___ LISTED RECORDS

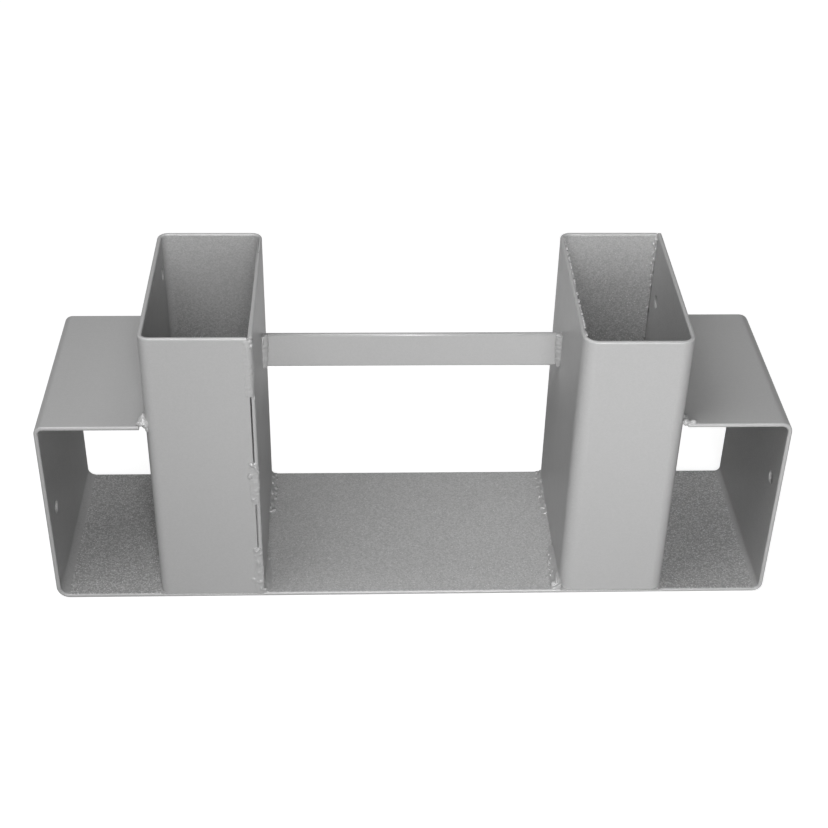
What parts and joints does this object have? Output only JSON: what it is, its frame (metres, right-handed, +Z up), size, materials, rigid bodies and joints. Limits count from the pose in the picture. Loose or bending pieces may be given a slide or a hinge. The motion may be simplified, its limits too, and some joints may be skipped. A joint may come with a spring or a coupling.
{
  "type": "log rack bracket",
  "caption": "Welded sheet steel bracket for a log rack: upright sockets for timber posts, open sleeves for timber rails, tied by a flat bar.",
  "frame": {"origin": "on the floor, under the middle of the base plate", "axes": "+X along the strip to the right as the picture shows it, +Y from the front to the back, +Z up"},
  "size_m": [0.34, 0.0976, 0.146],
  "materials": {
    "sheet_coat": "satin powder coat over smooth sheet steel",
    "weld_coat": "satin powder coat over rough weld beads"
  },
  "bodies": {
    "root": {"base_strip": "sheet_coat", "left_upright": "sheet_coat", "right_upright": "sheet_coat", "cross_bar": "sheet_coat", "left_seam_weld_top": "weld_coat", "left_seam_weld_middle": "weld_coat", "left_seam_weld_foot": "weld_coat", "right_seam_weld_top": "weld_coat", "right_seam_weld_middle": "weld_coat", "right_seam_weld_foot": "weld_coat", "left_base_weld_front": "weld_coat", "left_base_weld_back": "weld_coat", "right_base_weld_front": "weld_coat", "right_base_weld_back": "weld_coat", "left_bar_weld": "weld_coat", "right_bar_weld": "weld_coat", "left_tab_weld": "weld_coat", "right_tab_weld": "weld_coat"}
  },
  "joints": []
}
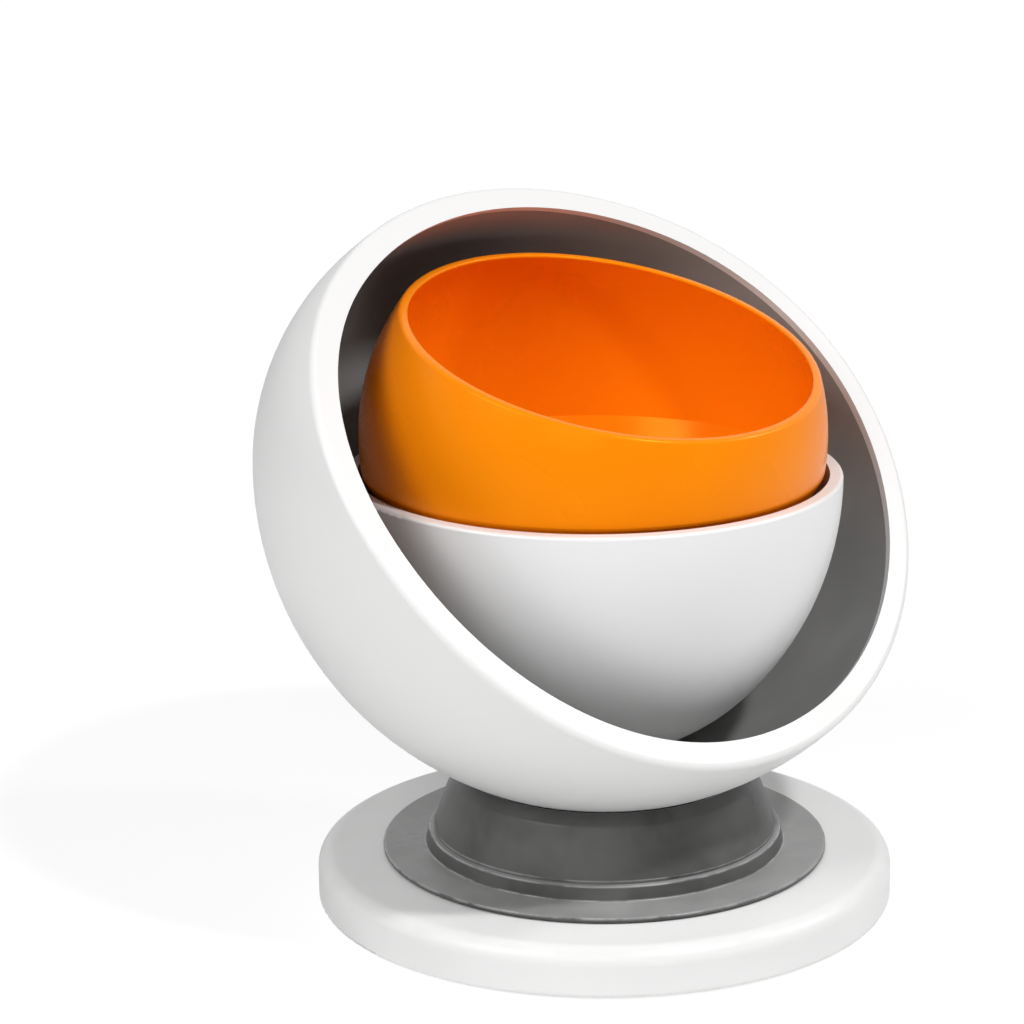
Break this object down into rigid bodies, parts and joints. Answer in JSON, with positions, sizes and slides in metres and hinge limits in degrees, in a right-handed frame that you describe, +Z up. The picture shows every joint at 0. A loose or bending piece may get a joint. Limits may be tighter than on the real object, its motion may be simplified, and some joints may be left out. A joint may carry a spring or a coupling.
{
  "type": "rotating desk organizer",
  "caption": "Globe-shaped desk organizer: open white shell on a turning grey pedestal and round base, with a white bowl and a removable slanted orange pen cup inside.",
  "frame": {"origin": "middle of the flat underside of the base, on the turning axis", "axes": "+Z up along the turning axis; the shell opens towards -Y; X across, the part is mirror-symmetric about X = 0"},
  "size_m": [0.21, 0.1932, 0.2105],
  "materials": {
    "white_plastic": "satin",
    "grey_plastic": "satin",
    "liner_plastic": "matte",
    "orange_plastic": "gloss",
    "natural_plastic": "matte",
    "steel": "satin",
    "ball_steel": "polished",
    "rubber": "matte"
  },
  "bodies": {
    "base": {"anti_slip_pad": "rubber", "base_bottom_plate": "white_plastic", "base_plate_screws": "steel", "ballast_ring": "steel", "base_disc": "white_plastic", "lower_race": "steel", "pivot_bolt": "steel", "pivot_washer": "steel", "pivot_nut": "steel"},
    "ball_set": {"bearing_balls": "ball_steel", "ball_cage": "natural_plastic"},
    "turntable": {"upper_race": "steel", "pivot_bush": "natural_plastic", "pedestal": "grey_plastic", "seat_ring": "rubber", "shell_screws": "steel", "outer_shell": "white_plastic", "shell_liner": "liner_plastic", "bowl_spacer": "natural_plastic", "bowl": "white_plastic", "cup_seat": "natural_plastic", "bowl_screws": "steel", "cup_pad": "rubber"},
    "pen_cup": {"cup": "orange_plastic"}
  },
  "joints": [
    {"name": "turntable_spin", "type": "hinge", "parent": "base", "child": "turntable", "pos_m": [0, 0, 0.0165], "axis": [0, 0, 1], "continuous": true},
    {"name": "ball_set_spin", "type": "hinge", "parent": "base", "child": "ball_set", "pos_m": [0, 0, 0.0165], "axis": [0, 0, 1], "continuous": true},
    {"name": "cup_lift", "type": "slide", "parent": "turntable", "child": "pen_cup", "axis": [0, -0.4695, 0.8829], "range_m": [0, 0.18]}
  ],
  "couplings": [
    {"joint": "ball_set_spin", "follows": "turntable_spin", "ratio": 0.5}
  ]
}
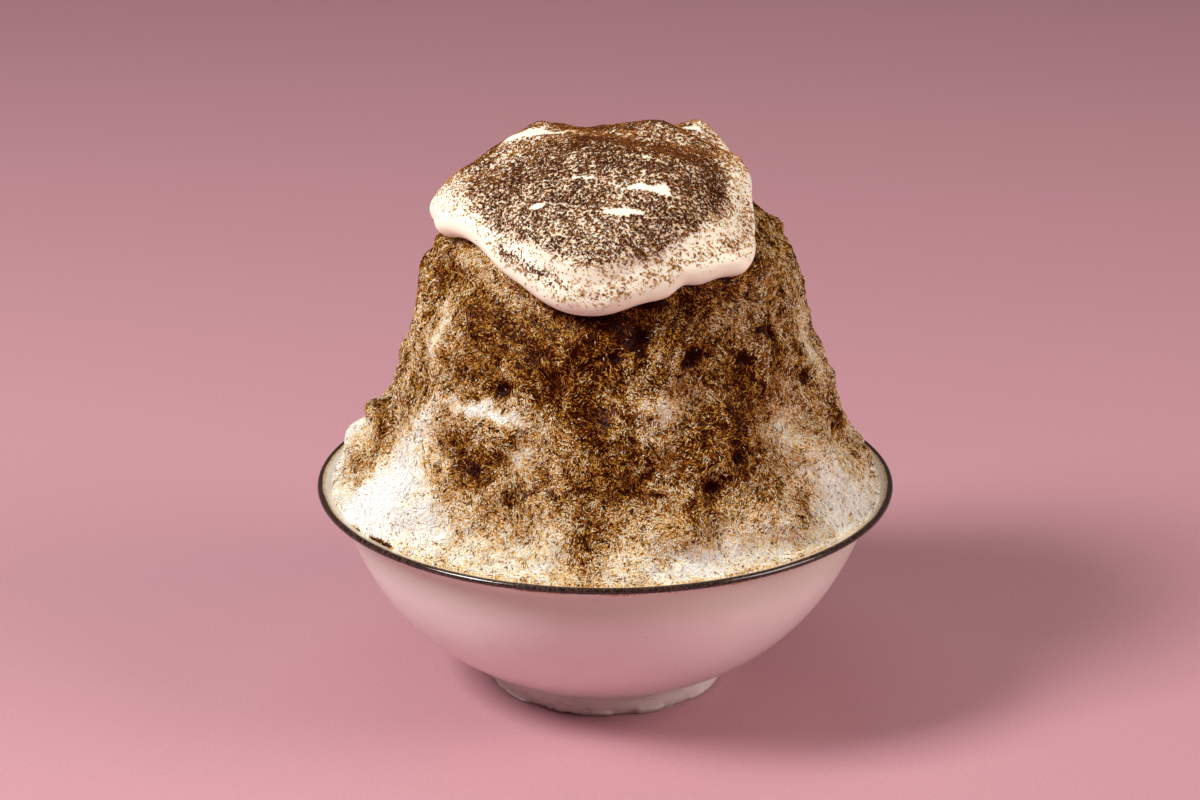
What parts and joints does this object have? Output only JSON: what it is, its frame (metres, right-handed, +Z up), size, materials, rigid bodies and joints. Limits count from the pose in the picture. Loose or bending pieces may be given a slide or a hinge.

______

• SET EXERCISE
Exactly as they are written, print the entries again.

• FULL ANSWER
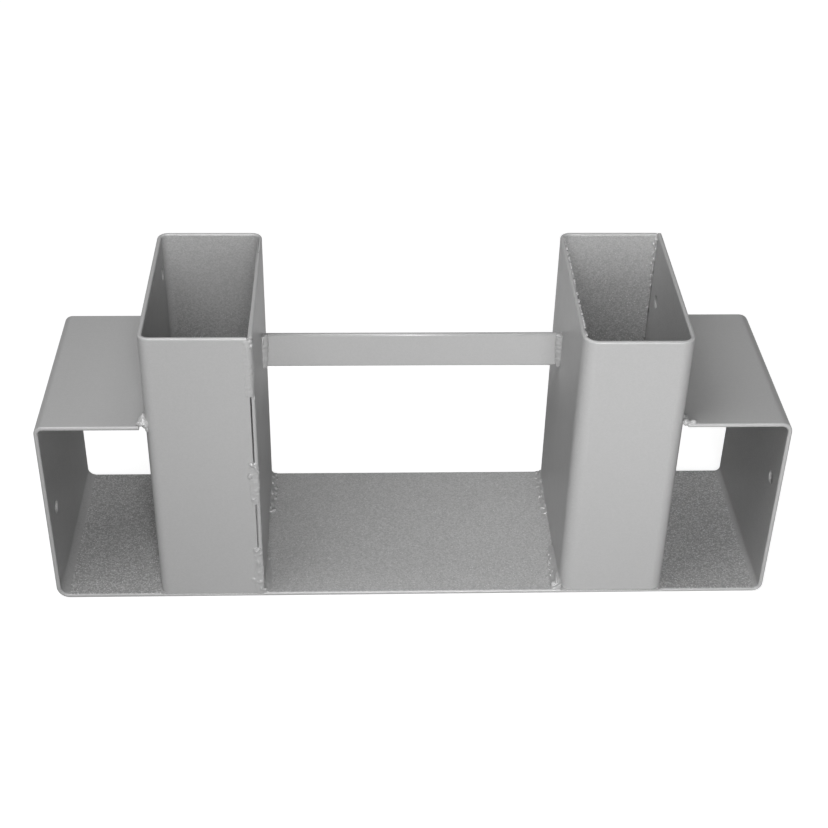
What parts and joints does this object have? Output only JSON: what it is, its frame (metres, right-handed, +Z up), size, materials, rigid bodies and joints. Limits count from the pose in the picture. Loose or bending pieces may be given a slide or a hinge. The motion may be simplified, its limits too, and some joints may be skipped. A joint may come with a spring or a coupling.
{
  "type": "log rack bracket",
  "caption": "Welded sheet steel bracket for a log rack: upright sockets for timber posts, open sleeves for timber rails, tied by a flat bar.",
  "frame": {"origin": "on the floor, under the middle of the base plate", "axes": "+X along the strip to the right as the picture shows it, +Y from the front to the back, +Z up"},
  "size_m": [0.34, 0.0976, 0.146],
  "materials": {
    "sheet_coat": "satin powder coat over smooth sheet steel",
    "weld_coat": "satin powder coat over rough weld beads"
  },
  "bodies": {
    "root": {"base_strip": "sheet_coat", "left_upright": "sheet_coat", "right_upright": "sheet_coat", "cross_bar": "sheet_coat", "left_seam_weld_top": "weld_coat", "left_seam_weld_middle": "weld_coat", "left_seam_weld_foot": "weld_coat", "right_seam_weld_top": "weld_coat", "right_seam_weld_middle": "weld_coat", "right_seam_weld_foot": "weld_coat", "left_base_weld_front": "weld_coat", "left_base_weld_back": "weld_coat", "right_base_weld_front": "weld_coat", "right_base_weld_back": "weld_coat", "left_bar_weld": "weld_coat", "right_bar_weld": "weld_coat", "left_tab_weld": "weld_coat", "right_tab_weld": "weld_coat"}
  },
  "joints": []
}
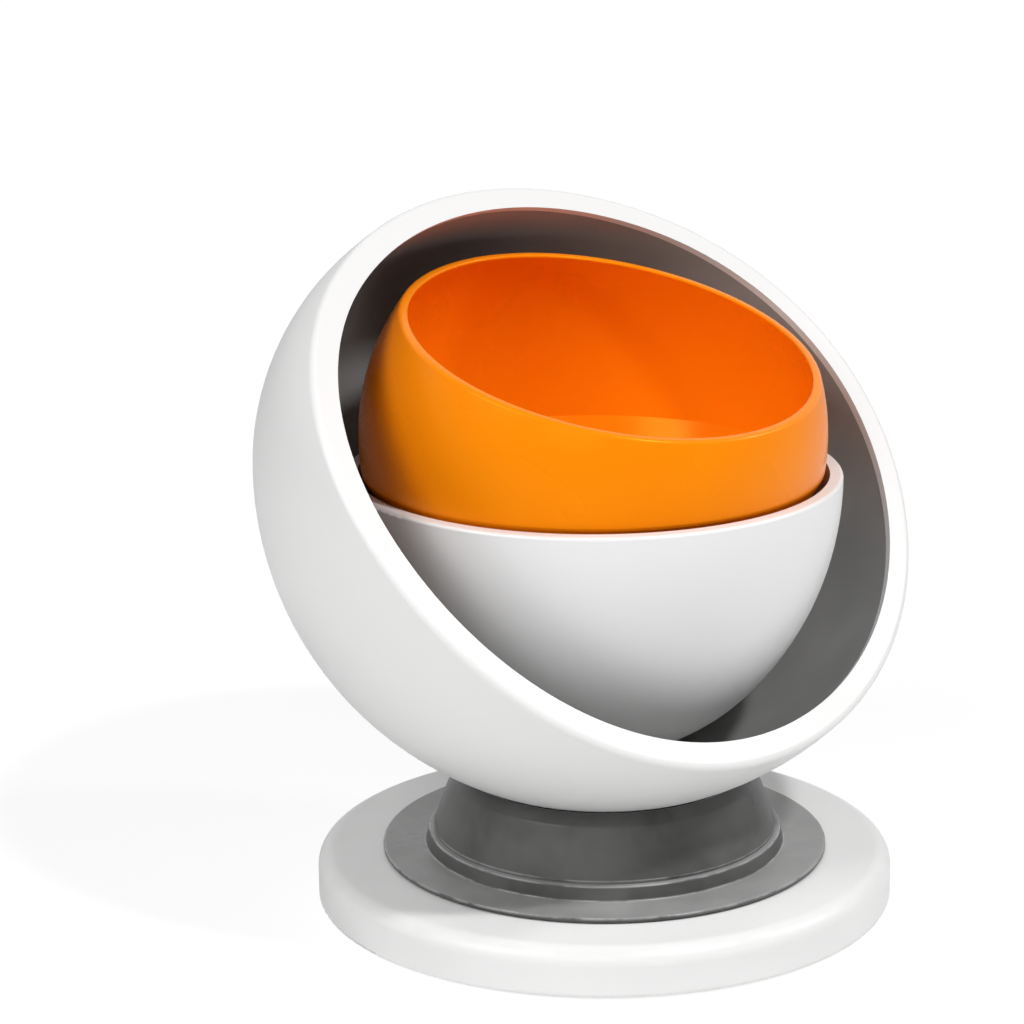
Break this object down into rigid bodies, parts and joints. Answer in JSON, with positions, sizes and slides in metres and hinge limits in degrees, in a right-handed frame that you describe, +Z up. The picture shows every joint at 0. A loose or bending piece may get a joint. Limits may be tighter than on the real object, its motion may be simplified, and some joints may be left out. A joint may carry a spring or a coupling.
{
  "type": "rotating desk organizer",
  "caption": "Globe-shaped desk organizer: open white shell on a turning grey pedestal and round base, with a white bowl and a removable slanted orange pen cup inside.",
  "frame": {"origin": "middle of the flat underside of the base, on the turning axis", "axes": "+Z up along the turning axis; the shell opens towards -Y; X across, the part is mirror-symmetric about X = 0"},
  "size_m": [0.21, 0.1932, 0.2105],
  "materials": {
    "white_plastic": "satin",
    "grey_plastic": "satin",
    "liner_plastic": "matte",
    "orange_plastic": "gloss",
    "natural_plastic": "matte",
    "steel": "satin",
    "ball_steel": "polished",
    "rubber": "matte"
  },
  "bodies": {
    "base": {"anti_slip_pad": "rubber", "base_bottom_plate": "white_plastic", "base_plate_screws": "steel", "ballast_ring": "steel", "base_disc": "white_plastic", "lower_race": "steel", "pivot_bolt": "steel", "pivot_washer": "steel", "pivot_nut": "steel"},
    "ball_set": {"bearing_balls": "ball_steel", "ball_cage": "natural_plastic"},
    "turntable": {"upper_race": "steel", "pivot_bush": "natural_plastic", "pedestal": "grey_plastic", "seat_ring": "rubber", "shell_screws": "steel", "outer_shell": "white_plastic", "shell_liner": "liner_plastic", "bowl_spacer": "natural_plastic", "bowl": "white_plastic", "cup_seat": "natural_plastic", "bowl_screws": "steel", "cup_pad": "rubber"},
    "pen_cup": {"cup": "orange_plastic"}
  },
  "joints": [
    {"name": "turntable_spin", "type": "hinge", "parent": "base", "child": "turntable", "pos_m": [0, 0, 0.0165], "axis": [0, 0, 1], "continuous": true},
    {"name": "ball_set_spin", "type": "hinge", "parent": "base", "child": "ball_set", "pos_m": [0, 0, 0.0165], "axis": [0, 0, 1], "continuous": true},
    {"name": "cup_lift", "type": "slide", "parent": "turntable", "child": "pen_cup", "axis": [0, -0.4695, 0.8829], "range_m": [0, 0.18]}
  ],
  "couplings": [
    {"joint": "ball_set_spin", "follows": "turntable_spin", "ratio": 0.5}
  ]
}
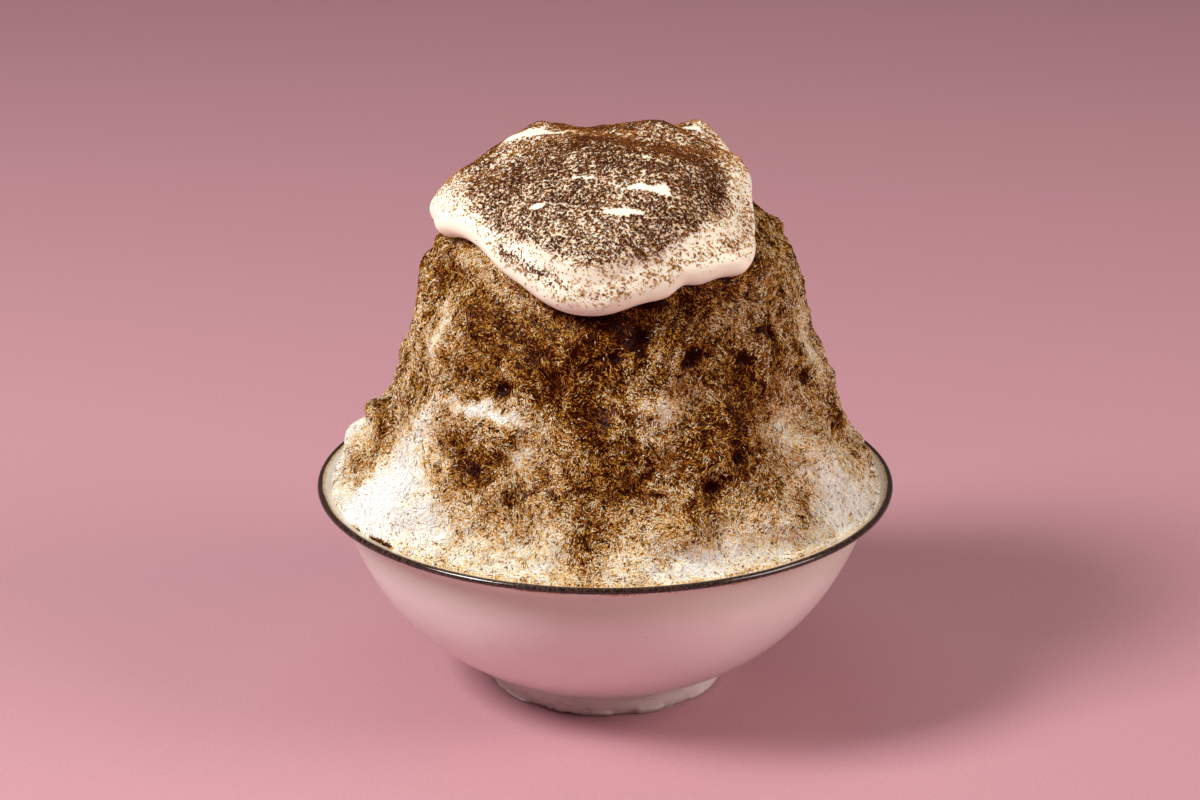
What parts and joints does this object have? Output only JSON: what it is, its frame (metres, right-handed, +Z up), size, materials, rigid bodies and joints. Limits count from the pose in the picture. Loose or bending pieces may be given a slide or a hinge.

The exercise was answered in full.